Slow performance can be caused by many factors, including high latency, low throughput, or network congestion. Use tools like netstat or tcpdump to analyze TCP connections and identify bottlenecks.

Persistent connections reduce the overhead of establishing and tearing down TCP connections. This can improve performance, especially for applications that make many small requests.

Adjusting the size of TCP buffers can improve performance. Larger buffers can increase throughput, while smaller buffers can reduce latency. Experiment with different buffer sizes to find the optimal configuration for your application.

Monitoring TCP metrics like latency, throughput, and packet loss can help you identify performance issues. Use monitoring tools to track these metrics and make adjustments as needed.

Even though TCP handles most errors automatically, your application should still handle errors gracefully. For example, if a connection is lost, your application should attempt to reconnect or notify the user.

Test your application under realistic network conditions to ensure it performs well. Use tools that simulate network latency, packet loss, and congestion to identify potential issues. Essentially, once you’re trying to test the integration between multiple dependencies connecting via multiple protocols, consider testing in a production environment with synthetic monitoring rather than trying to simulate the scenario with mocks.

As mentioned above HTTP connections are application-level connections with TCP handling the network-layer connection.

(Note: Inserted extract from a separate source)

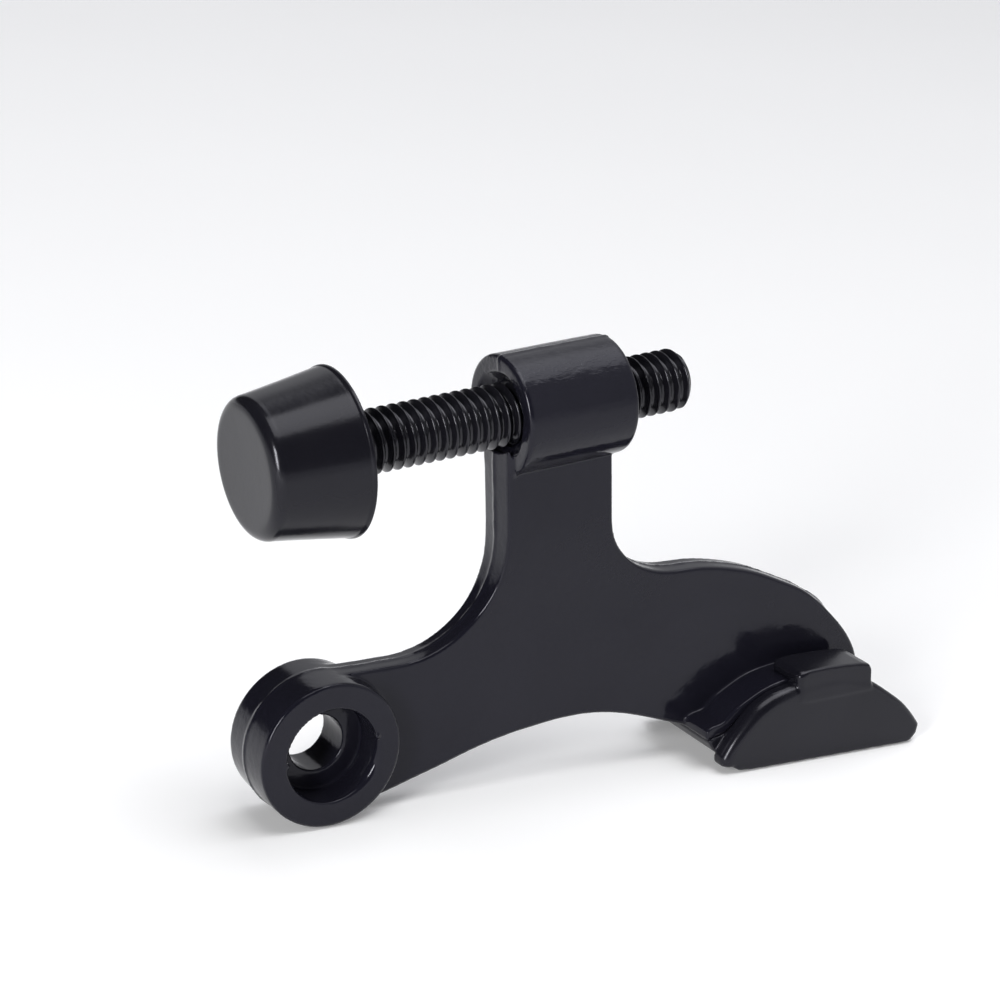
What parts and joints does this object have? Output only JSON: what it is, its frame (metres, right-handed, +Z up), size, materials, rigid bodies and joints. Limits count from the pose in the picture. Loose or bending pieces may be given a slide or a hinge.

A few key concepts for those familiar with HTTP:

• By default, HTTP/1.1 uses persistent connections, meaning the same TCP connection can be reused for multiple HTTP requests and responses.
• This reduces the overhead of establishing and closing TCP connections, improving performance.
• The Connection: keep-alive header is used to enable persistent connections.

• To further optimize performance, applications often use connection pooling, where a pool of TCP connections is maintained and reused for multiple HTTP requests.
• This is especially useful for applications that make many HTTP requests to the same server (e.g., APIs, microservices).

• The TCP three-way handshake introduces latency, especially for short-lived HTTP requests.
• Techniques like HTTP/2 multiplexing and HTTP/3 (which uses QUIC instead of TCP) can reduce this latency.
• Applications using many many short lived requests (e.g. streaming a game to a browser) will want to switch from HTTP/1 connections.

• TCP handles most network-level errors (e.g., packet loss, retransmission), but your application should still handle HTTP-level errors (e.g., 4xx and 5xx status codes).

• When using HTTPS, the SSL/TLS handshake occurs after the TCP connection is established but before the HTTP request is sent.
• This adds additional latency but ensures the connection is secure.

HTTP/2

• HTTP/2 introduces multiplexing, allowing multiple HTTP requests and responses to be sent concurrently over a single TCP connection.
• This reduces the need for multiple TCP connections and improves performance.
• However, HTTP/2 still relies on TCP, so it inherits TCP’s limitations (e.g., head-of-line blocking).

HTTP/3

• HTTP/3 replaces TCP with QUIC, a transport protocol built on UDP.
• QUIC eliminates the three-way handshake, reduces latency, and handles packet loss more efficiently.
• This makes HTTP/3 faster and more resilient, especially in high-latency or lossy networks.
• Currently adoption of HTTP/3 is growing with almost 30% of the market supporting HTTP/3 connections.

While TCP is often considered the domain of network engineers, understanding its basics is crucial for application developers. By understanding how TCP works, you can optimize your application’s performance, troubleshoot issues more effectively, and build more reliable applications. Remember to monitor TCP metrics, optimize buffer sizes, and handle errors gracefully to ensure your application performs well under all conditions.

• RFC 793: The official specification for TCP.
• Wireshark: A network protocol analyzer that can help you inspect TCP traffic.
• TCP/IP Illustrated, Volume 1: A comprehensive book on TCP/IP protocols.

By following the best practices outlined in this document, you can ensure that your application leverages TCP effectively to deliver a reliable and high-performance user experience.